On 26 August 2016, Phương was arrested outside of the office of Nguyễn Xuân Phúc, the then-Prime Minister of Vietnam, where he had been publicly appealing for the release of his mother from state custody. He was charged with "disturbing public order" and was placed under house arrest for one year, ending in 2017. Soon afterwards, he was arbitrarily detained for nine hours by plainclothes officers at an unknown location before being released without charge.

=== 2020 Đồng Tâm raid ===
In January 2020, an attempted land confiscation in the Đồng Tâm ward in Hanoi was met with public resistance, which resulted in the death of one farmer and three officers. Phương went on to co-author the Đồng Tâm Report sharing information on the raid. He also broadcast a live stream on social media of security agents blocking entry to Đồng Tâm following the raid, during which he was assaulted by officers; he went on to be arrested and interrogated for several hours before being released. Following the publication of the Đồng Tâm Report, Phương met with officials at the United States embassy, calling on them publicly to apply the Magnitsky Act in order to sanction Vietnamese government officials involved in the organisation of the Đồng Tâm raid.

Following Phương's actions during and after the Đồng Tâm raid he, his mother and his brother were identified as "opposing reactionary persons" in Công an Nhân dân, a police newspaper.

== 2020 arrest, trial and imprisonment ==
In June 2020, Phương was arrested in Hanoi and charged with "making, storing, disseminating or propagandising information, materials and products that aim to oppose the State of the Socialist Republic of Vietnam" in contravention of article 117 of Vietnam's penal code. His mother and brother were arrested on the same charges in Hòa Bình province. During his detention, between 1 and 31 March 2022 Phương was involuntarily detained on a psychiatric ward after refusing to speak in police interviews. In December 2021, Phương was found guilty and sentenced to 10 years imprisonment, to be followed by five years of probation; his mother and brother received eight year sentences. Phương's family members were not permitted to attend the trial.

Since his trial, Phương has made numerous hunger strikes to protest his treatment in prison. In November 2024, he went on a 20 day hunger strike at his prison in Quảng Nam province, after prison guards confiscated his books, papers and pens. He had previously protested his treatment in 2023, which had led to him being shackled and placed in solitary confinement for 10 days and having his family visits reduced.

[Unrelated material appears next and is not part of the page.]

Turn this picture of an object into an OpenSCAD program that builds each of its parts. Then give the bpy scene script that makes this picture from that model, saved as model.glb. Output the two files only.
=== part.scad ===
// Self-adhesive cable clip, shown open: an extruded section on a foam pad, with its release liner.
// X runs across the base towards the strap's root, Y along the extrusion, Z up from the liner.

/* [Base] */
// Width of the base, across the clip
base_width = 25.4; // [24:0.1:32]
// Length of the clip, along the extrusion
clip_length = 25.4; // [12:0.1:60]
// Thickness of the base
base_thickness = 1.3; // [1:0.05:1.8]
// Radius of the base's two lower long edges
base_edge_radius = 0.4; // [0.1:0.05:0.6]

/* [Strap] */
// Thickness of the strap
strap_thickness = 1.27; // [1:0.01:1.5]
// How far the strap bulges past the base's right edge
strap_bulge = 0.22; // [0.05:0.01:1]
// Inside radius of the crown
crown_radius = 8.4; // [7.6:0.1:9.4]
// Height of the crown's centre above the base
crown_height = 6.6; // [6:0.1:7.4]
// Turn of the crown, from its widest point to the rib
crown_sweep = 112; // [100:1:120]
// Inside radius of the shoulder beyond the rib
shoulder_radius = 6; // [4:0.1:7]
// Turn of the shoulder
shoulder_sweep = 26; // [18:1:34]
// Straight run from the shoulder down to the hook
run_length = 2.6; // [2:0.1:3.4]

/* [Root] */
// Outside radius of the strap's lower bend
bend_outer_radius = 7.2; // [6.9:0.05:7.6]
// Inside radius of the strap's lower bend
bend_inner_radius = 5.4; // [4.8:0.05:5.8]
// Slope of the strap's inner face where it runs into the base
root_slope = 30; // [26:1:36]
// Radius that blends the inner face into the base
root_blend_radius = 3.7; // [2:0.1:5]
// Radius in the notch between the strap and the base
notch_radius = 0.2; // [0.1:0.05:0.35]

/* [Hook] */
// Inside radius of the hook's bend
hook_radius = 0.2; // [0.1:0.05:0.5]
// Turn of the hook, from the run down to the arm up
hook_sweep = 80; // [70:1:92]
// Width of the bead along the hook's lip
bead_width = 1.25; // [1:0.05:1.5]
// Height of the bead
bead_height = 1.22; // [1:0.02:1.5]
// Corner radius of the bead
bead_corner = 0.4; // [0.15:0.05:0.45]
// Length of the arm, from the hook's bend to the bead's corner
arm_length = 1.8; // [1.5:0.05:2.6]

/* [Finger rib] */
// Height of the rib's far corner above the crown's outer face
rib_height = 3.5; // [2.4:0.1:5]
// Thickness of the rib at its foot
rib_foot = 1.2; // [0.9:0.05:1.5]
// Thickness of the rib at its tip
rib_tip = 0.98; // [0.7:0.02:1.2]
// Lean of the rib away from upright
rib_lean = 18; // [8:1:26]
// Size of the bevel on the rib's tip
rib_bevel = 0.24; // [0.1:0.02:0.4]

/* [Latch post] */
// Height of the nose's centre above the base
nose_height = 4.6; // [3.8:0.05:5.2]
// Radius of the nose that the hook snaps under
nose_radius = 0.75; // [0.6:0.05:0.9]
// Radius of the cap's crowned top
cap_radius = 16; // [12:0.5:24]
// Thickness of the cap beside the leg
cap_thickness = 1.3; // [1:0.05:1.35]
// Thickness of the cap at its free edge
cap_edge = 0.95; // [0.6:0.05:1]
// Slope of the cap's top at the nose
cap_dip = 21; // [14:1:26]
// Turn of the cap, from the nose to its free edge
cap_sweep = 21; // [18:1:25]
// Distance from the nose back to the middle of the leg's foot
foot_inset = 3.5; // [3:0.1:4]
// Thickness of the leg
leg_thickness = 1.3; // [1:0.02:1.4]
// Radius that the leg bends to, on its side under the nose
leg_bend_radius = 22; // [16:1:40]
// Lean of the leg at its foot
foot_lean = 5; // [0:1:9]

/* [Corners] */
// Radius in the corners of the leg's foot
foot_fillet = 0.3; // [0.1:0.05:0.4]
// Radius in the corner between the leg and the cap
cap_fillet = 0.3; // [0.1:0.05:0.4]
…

Phương's family reported that they had experienced intimidation from Vietnamese authorities since the detention of Phương, his mother and brother. In April 2025, his father Khiêm and sister Trịnh Thị Thảo were interrogated by police officers due to their public campaigning for their family members' releases. Phương's wife Thu also reported being under state surveillance.

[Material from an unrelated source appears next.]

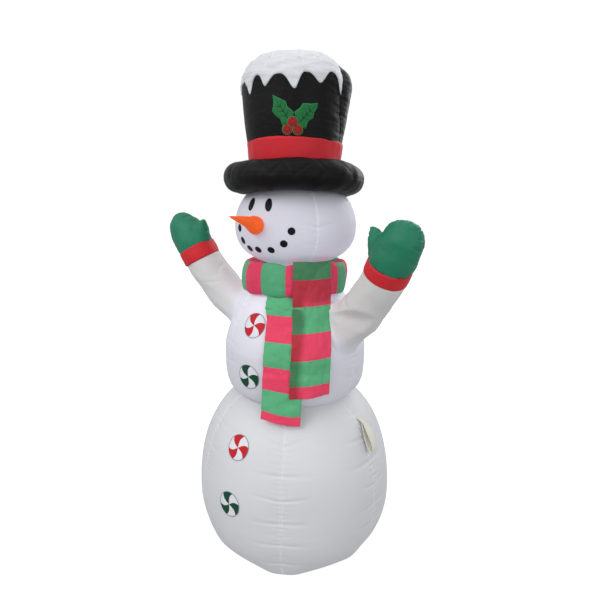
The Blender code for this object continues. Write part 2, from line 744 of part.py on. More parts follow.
def outward_tube(shape, middle):
    """Turn a tube's faces away from a point near its axis."""
    shape.normal_update()
    middle = Vector(middle)
    total = sum((face.normal.dot(face.calc_center_median() - middle) for face in shape.faces), 0.0)
    if total < 0:
        bmesh.ops.reverse_faces(shape, faces=shape.faces)


def capped(shape, sides):
    """Close a tube's open foot, with its faces out."""
    shape.verts.ensure_lookup_table()
    shape.faces.new(list(shape.verts)[:sides])
    bmesh.ops.recalc_face_normals(shape, faces=shape.faces)
    return shape


def mitten(side, points, frames):
    """The mitten's body and thumb as one sheet, open at the wrist."""
    palm = capped(tube(points, frames, MITTEN_HALF_WIDTH, MITTEN_HALF_DEPTH, ARM_SIDES, tip=True), ARM_SIDES)
    base = Vector((THUMB_BASE.x * side, THUMB_BASE.y, THUMB_BASE.z))
    end = Vector((THUMB_TIP.x * side, THUMB_TIP.y, THUMB_TIP.z))
    path = [base + (end - base) * share for share in (0.0, 0.3, 0.6, 0.82, 0.95)]
    radii = [THUMB_RADIUS * share for share in (1.0, 1.0, 0.88, 0.58, 0.25)]
    thumb = capped(tube(path, frames_along(path, Vector((0, 1, 0))), radii, radii, 12, tip=True), 12)

    whole = joined([palm, thumb])
    everything = list(whole.verts) + list(whole.edges) + list(whole.faces)
    along = frames[0][0]
    wrist = points[0] + along * GAP
    bmesh.ops.bisect_plane(whole, geom=everything, plane_co=wrist, plane_no=along, clear_inner=True)
    bmesh.ops.remove_doubles(whole, verts=whole.verts, dist=0.0004)
    return whole


# ---------------------------------------------------------------- tether loops
def tether_loops():
    """Webbing loops sewn into the side seams below the waist."""
    for side, label in ((1.0, "left"), (-1.0, "right")):
        foot = LOOP_TOP_Z - LOOP_LENGTH
        surface = ball_radius(LOWER, LOOP_TOP_Z) + 0.0035
        slope = (ball_radius(LOWER, foot) - ball_radius(LOWER, LOOP_TOP_Z) + 0.012) / LOOP_LENGTH
        outline = []
        count = 22
        for j in range(count):
            angle = 2.0 * math.pi * j / count
            down = LOOP_LENGTH * (0.5 - 0.5 * math.cos(angle))
            bulge = (0.0022 + LOOP_BULGE * (down / LOOP_LENGTH) ** 0.8) * math.sin(angle)
            outline.append((surface + slope * down + bulge + 0.004, LOOP_TOP_Z - down))
        rows = []
        for x, z in outline:
            rows.append([Vector((side * x, y, z)) for y in (-LOOP_WIDTH / 2, 0.0, LOOP_WIDTH / 2)])
        shape = sheet(rows + [rows[0]])
        bmesh.ops.remove_doubles(shape, verts=shape.verts, dist=1e-6)
        bmesh.ops.recalc_face_normals(shape, faces=shape.faces)
        centre = (side * (surface + slope * LOOP_LENGTH / 2 + 0.004), 0.0, LOOP_TOP_Z - LOOP_LENGTH / 2)
        outward_tube(shape, centre)
        place = (side * (surface + 0.004), 0.0, LOOP_TOP_Z)
        thicken(add_object(f"tether_loop_{label}", shape, "webbing", place=place), LOOP_WEB)


# ---------------------------------------------------------------- blower and power inlet
def blower():
    """Housing with motor spider, motor, impeller and grille."""
    centre = (0.0, BLOWER_Z)
    low, high = BLOWER_Y
    inner = BLOWER_RADIUS - BLOWER_WALL
    shapes = [cylinder_y(BLOWER_RADIUS, low, high, 32, centre, inner)]
    shapes.append(cylinder_y(MOTOR_RADIUS + 0.002, low, low + 0.006, 24, centre))
    for i in range(3):
        strut = box((0.010, low, -0.004), (inner + 0.001, low + 0.005, 0.004))
        turn = Matrix.Rotation(math.radians(90.0 + 120.0 * i), 4, "Y")
        strut.transform(Matrix.Translation((0.0, 0.0, BLOWER_Z)) @ turn)
        shapes.append(strut)
    add_object("blower_housing", joined(shapes), "black_plastic")

    can = cylinder_y(MOTOR_RADIUS, MOTOR_Y[0], MOTOR_Y[1], 24, centre)
    made = add_object("blower_motor", can, "motor_steel")
    bore = cylinder_y(SHAFT_RADIUS + GAP, MOTOR_Y[1] - 0.010, MOTOR_Y[1] + 0.01, 24, centre)
    combine(made, cutter("shaft_bore", bore), "DIFFERENCE")

    shapes = [cylinder_y(HUB_RADIUS, IMPELLER_Y[0], IMPELLER_Y[1], 24)]
    shapes.append(cylinder_y(SHAFT_RADIUS, MOTOR_Y[1] - 0.009, IMPELLER_Y[0] + 0.002, 24))
    for i in range(BLADES):
        blade = box((HUB_RADIUS - 0.002, -0.0009, -0.011), (BLADE_TIP, 0.0009, 0.011))
        pitch = Matrix.Rotation(math.radians(35.0), 4, "X")
        turn = Matrix.Rotation(2.0 * math.pi * i / BLADES, 4, "Y")
        blade.transform(Matrix.Translation((0.0, sum(IMPELLER_Y) / 2, 0.0)) @ turn @ pitch)
        shapes.append(blade)
    impeller = joined(shapes)
    impeller.transform(Matrix.Translation((0.0, 0.0, BLOWER_Z)))
    add_object("blower_impeller", impeller, "grey_plastic", place=(0.0, sum(IMPELLER_Y) / 2, BLOWER_Z))

    face = high + GAP
    shapes = []
    for radius in GRILLE_RINGS:
        shapes.append(cylinder_y(radius, face, face + 0.003, 20, centre, radius - 0.0035))
    reach = GRILLE_RINGS[0] - 0.0015
    for i in range(4):
        bar = box((-reach, face + 0.0005, -0.0015), (reach, face + 0.0025, 0.0015))
        turn = Matrix.Rotation(math.radians(22.5 + 45.0 * i), 4, "Y")
        bar.transform(Matrix.Translation((0.0, 0.0, BLOWER_Z)) @ turn)
        shapes.append(bar)
    add_object("blower_grille", joined(shapes), "black_plastic")


def inlet_cylinder(radius, low, high, bore=0.0):
    """A cylinder along the outward direction at the power inlet."""
    shape = cylinder_y(radius, low, high, 20, inner=bore)
    reach = ball_radius(LOWER, INLET_Z)
    angle = math.radians(180.0 - INLET_AZIMUTH)
    place = around(reach, INLET_AZIMUTH, INLET_Z)
    shape.transform(Matrix.Translation(place) @ Matrix.Rotation(-angle, 4, "Z"))
    return shape


def power_inlet():
    """Socket barrel for the low-voltage supply, through the rear gore."""
    barrel = inlet_cylinder(0.0062, -0.014, 0.004)
    flange = inlet_cylinder(0.0100, 0.0028, 0.0052)
    made = add_object("power_inlet", joined([barrel, flange]), "black_plastic")
    combine(made, cutter("socket_bore", inlet_cylinder(0.0028, -0.009, 0.02)), "DIFFERENCE")


# ---------------------------------------------------------------- zip
def zip_radius_centre():
    """Centre (y, z) and radius of the circle through the zip's two ends and its middle."""
    heights = (ZIP_Z[0], sum(ZIP_Z) / 2, ZIP_Z[1])
    start, middle, end = [Vector((ball_radius(LOWER, z), z)) for z in heights]
    first, second = middle - start, end - start
    along = first.x * second.length_squared - second.x * first.length_squared
    across = second.y * first.length_squared - first.y * second.length_squared
    offset = Vector((across, along)) / (2.0 * first.cross(second))
    return start + offset, offset.length


def zip_arc(offset, angle):
    """A point on an arc outside the zip; the angle is measured at the arc's centre."""
    centre, radius = zip_radius_centre()
    return centre + Vector((math.cos(angle), math.sin(angle))) * (radius + offset)


def zip_fastener():
    """Tape, slider and pull tab of the deflation zip."""
    rows = []
    for z in even_heights(LOWER, ZIP_Z[0], ZIP_Z[1], 10):
        slope = (ball_radius(LOWER, z + 0.002) - ball_radius(LOWER, z - 0.002)) / 0.004
        row = []
        for j in range(5):
            lift = 0.0022 if j == 2 else 0.0016
            across = ZIP_WIDTH * (j / 4 - 0.5)
            azimuth = 180.0 + math.degrees(across / ball_radius(LOWER, z))
            outward = (around(1.0, azimuth, 0.0) - Vector((0, 0, slope))).normalized()
            row.append(around(ball_radius(LOWER, z), azimuth, z) + outward * lift)
        rows.append(row)
    thicken(add_object("zip_tape", sheet(rows), "zip_nylon"), 0.0011)

    centre, radius = zip_radius_centre()
    rest = math.asin((ZIP_Z[1] - centre[1]) / radius) - ZIP_STOP / radius
    out = zip_arc(SLIDER_LIFT, rest)
    place = Vector((0.0, out[0], out[1]))
    lean = Matrix.Rotation(rest, 4, "X")
    slider = box((-0.0055, 0.0, -0.0070), (0.0055, 0.0026, 0.0070))
    arch = box((-0.0012, 0.0020, -0.0045), (0.0012, 0.0072, 0.0045))
    body = joined([slider, arch])
    body.transform(Matrix.Translation(place) @ lean)
    made = add_object("zip_slider", body, "zip_metal", place=place)
    eye = box((-0.01, 0.0031, -0.0030), (0.01, 0.0058, 0.0030))
    eye.transform(Matrix.Translation(place) @ lean)
    combine(made, cutter("slider_eye", eye), "DIFFERENCE")

    tab = box((-0.0042, 0.0039, -0.0220), (0.0042, 0.0051, 0.0021))
    tab.transform(Matrix.Translation(place) @ lean)
    pivot = place + lean @ Vector((0.0, 0.0045, 0.0015))
    made = add_object("zip_pull", tab, "zip_metal", place=pivot)
    window = box((-0.0018, 0.0, -0.0062), (0.0018, 0.02, 0.0009))
    window.transform(Matrix.Translation(place) @ lean)
    combine(made, cutter("tab_window", window), "DIFFERENCE")


# ---------------------------------------------------------------- lamps and lead
def cable(name, route):
    """A round cable through its route points, smoothed."""
    smooth = []
    points = [Vector(point) for point in route]
    padded = [points[0]] + points + [points[-1]]
    for a, b, c, d in zip(padded, padded[1:], padded[2:], padded[3:]):
        for step in range(4):
            t = step / 4
            smooth.append(0.5 * ((2 * b) + (c - a) * t + (2 * a - 5 * b + 4 * c - d) * t * t
                                 + (3 * b - a - 3 * c + d) * t ** 3))
    smooth.append(points[-1])
    curve = bpy.data.curves.new(name, "CURVE")
    curve.dimensions = "3D"
    curve.bevel_depth = 0.002
    curve.bevel_resolution = 2
    curve.use_fill_caps = True
    spline = curve.splines.new("POLY")
    spline.points.add(len(smooth) - 1)
    for point, place in zip(spline.points, smooth):
        point.co = (*place, 1.0)
    made = bpy.data.objects.new(name, curve)
    bpy.context.collection.objects.link(made)
    curve.materials.append(material("cable_pvc"))


def lamp(name, z):
    """A lamp: socket below, round lens above."""
    rows = ((0.0001, -0.020), (0.007, -0.020), (0.009, -0.014), (0.009, 0.0), (0.016, 0.008), (0.021, 0.020),
            (0.021, 0.030), (0.016, 0.041), (0.007, 0.048), (0.0001, 0.050))
    shape = turned_ring([(radius, z + height) for radius, height in rows], 22.5)
    bmesh.ops.remove_doubles(shape, verts=shape.verts, dist=0.0003)
    bmesh.ops.recalc_face_normals(shape, faces=shape.faces)
    shape.transform(Matrix.Translation((0.0, 0.015, 0.0)))
    add_object(name, shape, "lamp_lens")


def lighting():
    """Two lamps on a lead that climbs from the blower."""
    lamp("lamp_torso", 0.610)
    cable("lamp_lead_lower", ((0.0, 0.2060, 0.145), (0.0, 0.185, 0.150), (0.0, 0.15, 0.17),
                              (0.0, 0.10, 0.235), (0.0, 0.045, 0.31), (0.0, 0.016, 0.37),
                              (0.0, 0.015, 0.4117)))
    cable("lamp_lead_upper", ((0.0, 0.015, 0.4123), (0.0, 0.015, 0.45), (0.002, 0.013, 0.49),
                              (-0.002, 0.017, 0.53), (0.0, 0.015, 0.57), (0.0, 0.015, 0.5897)))


def main():
    """Build the whole snowman in an empty scene."""
    for thing in list(bpy.data.objects):
        bpy.data.objects.remove(thing)
    base_panel()
    lower_gores()
    torso_gores()
    head_panels()
    face()
    buttons()
    frame = hat_frame()
    crown(frame)
    snow_drips(frame)
    holly(frame)
    scarf()
    arm(1.0, "left")
    arm(-1.0, "right")
    tether_loops()
    blower()
    power_inlet()
    zip_fastener()
    lighting()


main()
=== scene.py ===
"""Looks of the inflatable yard snowman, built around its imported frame.

Metres, +Z up, the snowman faces -Y. Azimuths are degrees round +Z from the front (-Y),
positive towards +X. The balls, hat and arms repeat the driving sizes of the CAD part.
"""
import math
import random

import bmesh
import bpy
import numpy as np
from mathutils import Matrix, Vector


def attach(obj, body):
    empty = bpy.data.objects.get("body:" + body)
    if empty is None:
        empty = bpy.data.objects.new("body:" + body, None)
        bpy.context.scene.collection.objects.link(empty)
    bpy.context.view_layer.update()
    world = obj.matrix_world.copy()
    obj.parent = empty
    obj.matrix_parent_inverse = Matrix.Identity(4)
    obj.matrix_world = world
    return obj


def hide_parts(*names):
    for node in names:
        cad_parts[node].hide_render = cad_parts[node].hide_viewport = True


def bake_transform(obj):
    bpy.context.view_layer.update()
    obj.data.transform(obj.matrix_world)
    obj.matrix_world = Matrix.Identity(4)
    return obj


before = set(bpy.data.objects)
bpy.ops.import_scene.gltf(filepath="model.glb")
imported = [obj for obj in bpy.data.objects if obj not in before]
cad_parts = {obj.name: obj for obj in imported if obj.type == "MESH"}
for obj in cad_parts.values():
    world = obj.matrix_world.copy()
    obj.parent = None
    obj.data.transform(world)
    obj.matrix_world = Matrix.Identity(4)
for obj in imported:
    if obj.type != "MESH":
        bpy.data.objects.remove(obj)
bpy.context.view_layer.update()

WORLD_UP = Vector((0.0, 0.0, 1.0))

# ---------------------------------------------------------------- sizes shared with the CAD part
# Each ball is (centre height, radius, height above and below the centre, two exponents).
LOWER = (0.139, 0.260, 0.317, 0.213, 2.29, 2.29)
TORSO = (0.536, 0.184, 0.255, 0.135, 1.43, 5.0)
HEAD = (0.841, 0.153, 0.130, 0.098, 2.0, 2.4)
HEX_FADE = 0.085         # height over which the foot's six sides fade into the round ball
FOOT_SPREAD = 1.118      # the floor panel is cut this much wider than the ball would be there
CORNER_CUT = 0.912       # the foot's six corners are cut off square at this share of the radius
CUT_CHANGE = 0.022       # every other corner is cut off by this much less or more
WAIST_Z = 0.412
NECK_Z = 0.748
FOOT_ROUND = 0.007       # the cloth rounds under at the foot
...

=== Additional charges ===
In a telephone call on 28 December 2024 with family members, Phương reported that he had been interrogated by police officers on 4 December after signs had been found in Phương's cell with statements including đả đảo cộng sản Việt Nam vi phạm nhằm quyên (lit. 'down with the Communist [Party] of Vietnam for violating human rights') in November. In addition, Phương had been accused of co-writing a statement with other prisoners condemning the treatment of a fellow activist and inmate, Phan Công Hải.

In April 2025, Phương was formally charged by authorities in Quảng Nam province once again under section 117 of the penal code for disseminating "anti-state propaganda". Phương's lawyer challenged the decision, stating that section 117 had not been breached as Phương had criticised the Communist Party of Vietnam and not the Vietnamese state itself. The next hearing was scheduled for 27 September 2025. At that hearing, Phương was sentenced to an additional 11 years imprisonment for criticising the Communist Party.

As of 2026, Phương is serving his sentence at Prison No. 6 in Nghệ An.

=== Response ===
Project 88, a non-governmental organisation advocating for human rights activists in Vietnam, noted that the new charges against Phương marked the first time a Vietnamese prisoner had been prosecuted for expressing their political opinions whilst incarcerated. Human Rights Watch, which described Phương's original sentence as "outrageous", called the new charges "yet another draconian charge against him" and called for them to be dropped.

The Observatory for the Protection of Human Rights Defenders condemned allegations of torture and mistreatment of Phương while in custody, and urged an investigation into the allegations, and called for the immediate release of him, his mother and his brother.